In 1968, the plaintiff's predecessor in title granted an easement of way for the passage of motor vehicles over a 20-foot wide strip running along the northerly portion of his property and connecting the property of the plaintiff's predecessors in title with Sickles Avenue. The instrument granting this easement was recorded at page 352 of Liber 851 of Deeds in the Office of the Clerk of Rockland County. So far as this record shows, the granted easement was never opened along its entire length for vehicular traffic.
In approximately 1973 the construction of an apartment building complex was completed on the servient estate and the right-of-way was obstructed by a 6- to 8-foot high concrete retaining wall built on a portion of the border between the two parcels on the tract.
The defendant acquired its parcel of the tract in 1974 and the plaintiff acquired his parcel in 1976. Thereafter, the plaintiff commenced this action, inter alia, to compel the defendant to remove the obstruction to the right-of-way.
Contrary to trial court's determination, the evidence does not support a finding that the easement was abandoned by the plaintiff or his predecessors. As stated by the Court of Appeals, in Gerbig v. Zumpano ( 7 N.Y.2d 327, 331): "It is clear that nonuser alone, no matter how long continued, can never in and of itself extinguish an easement created by grant (Welsh v. Taylor, 134 N.Y. 450; 3 Powell, Real Property, par. 423, p. 491; Walsh, The Law of Property [2d ed.], § 305). In order to prove an abandonment it is necessary to establish both an intention to abandon and also some overt act or failure to act which carries the implication that the owner neither claims nor retains any interest in the easement (Loening v. Red Spring Land Co., 198 Misc. 151, affd. 277 App. Div. 1050, motions for reargument and for leave to appeal denied 277 App. Div. 1151, affd. 302 N.Y. 934). Furthermore, acts evincing an intention to abandon must be unequivocal. They must clearly demonstrate the permanent relinquishment of all right to the easement (Welsh v. Taylor, supra). `The mere use of the easement for a purpose not authorized, the excessive use or misuse, or the temporary abandonment thereof, are not of themselves sufficient to constitute an abandonment.' (Roby v. New York Cent. H.R.R.R. Co., 142 N.Y. 176, 181.) In Josh v. Nobile ( 1 Misc.2d 396) for example the court refused to find an abandonment although there was a long period of nonuse coupled with obstructions placed on the property".

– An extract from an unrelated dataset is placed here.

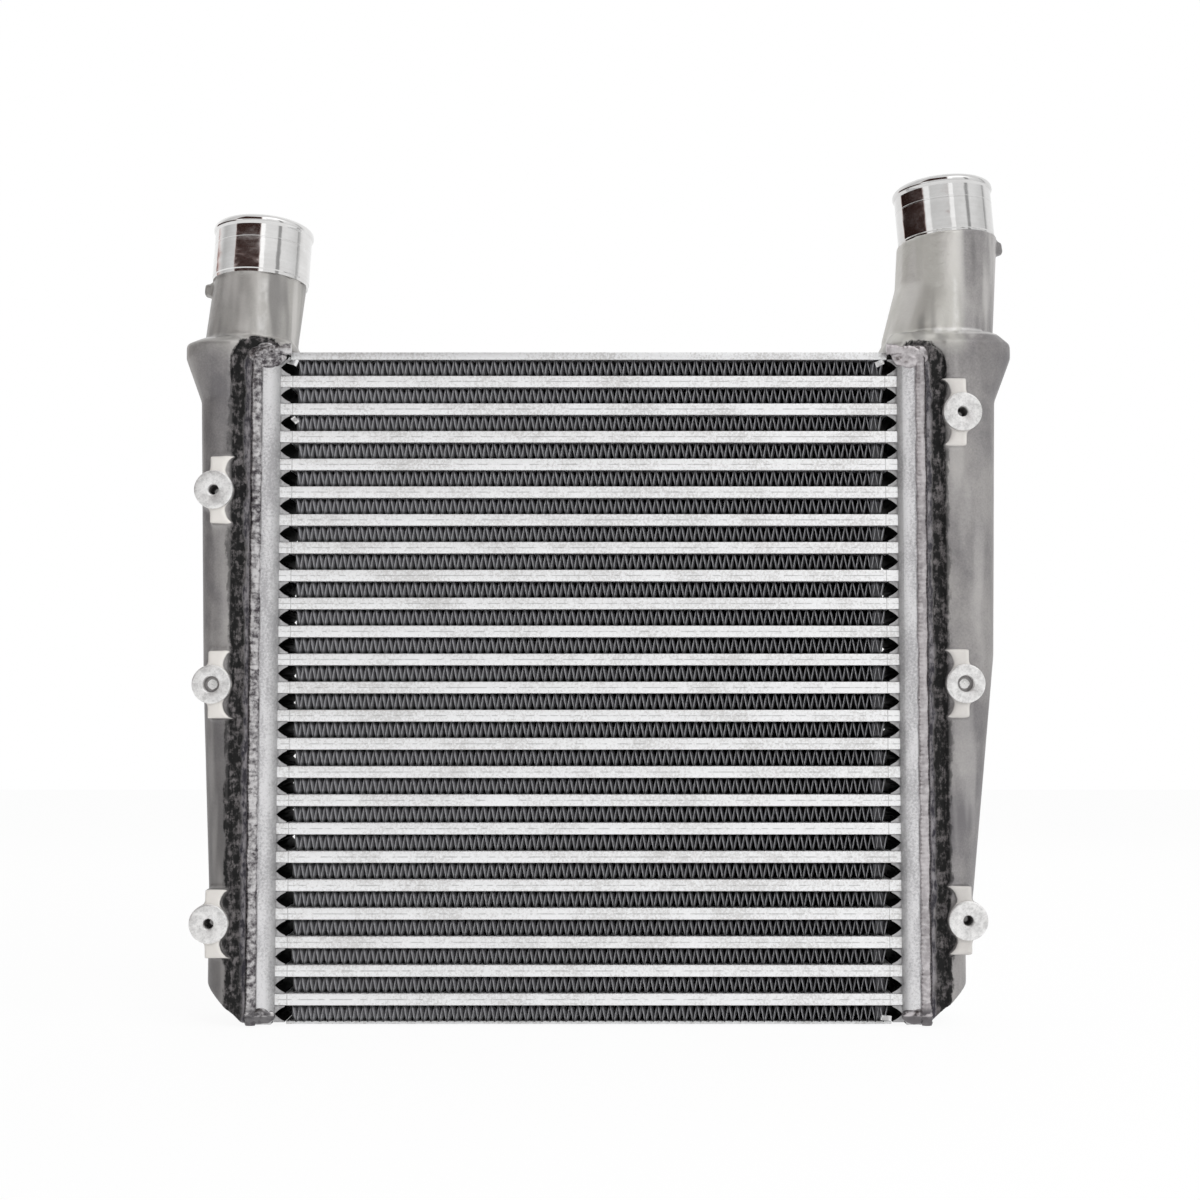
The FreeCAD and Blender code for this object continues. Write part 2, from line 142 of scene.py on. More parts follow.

The evidence of nonuse, coupled with the failure to act, on the part of the plaintiff and his predecessors, prior to the instant action, does not establish abandonment (Castle Assoc. v Schwartz, 63 A.D.2d 481). The construction of obstructions on the easement was merely "evidence of non-user and nothing more" (Welsh v. Taylor, 134 N.Y. 450, 459). Accordingly, the plaintiff is entitled to a declaration that he has an easement, as recorded at page 352 of Liber 851 of Deeds in the Office of the Clerk of Rockland County and that the easement has not been abandoned. The defendant is directed, at its own expense, to remove any obstructions to the plaintiff's access to the easement, and upon its failure to do so, the plaintiff may remove any obstructions, at the expense of the defendant.
We do, however, agree with the trial court that the language of a 1926 deed, as recorded at page 459 of Liber 306 of Deeds in the Office of the Clerk of Rockland County, by which the plaintiff claims a right of egress and ingress from his property across a portion of the defendant's property to Cemetery Lane, is limited to the right of the plaintiff "to lay pipes for water, sewage, gas and electricity".
We have examined the plaintiff's remaining contentions and find them to be without merit. Brown, J.P., Rubin, Lawrence and Kunzeman, JJ., concur.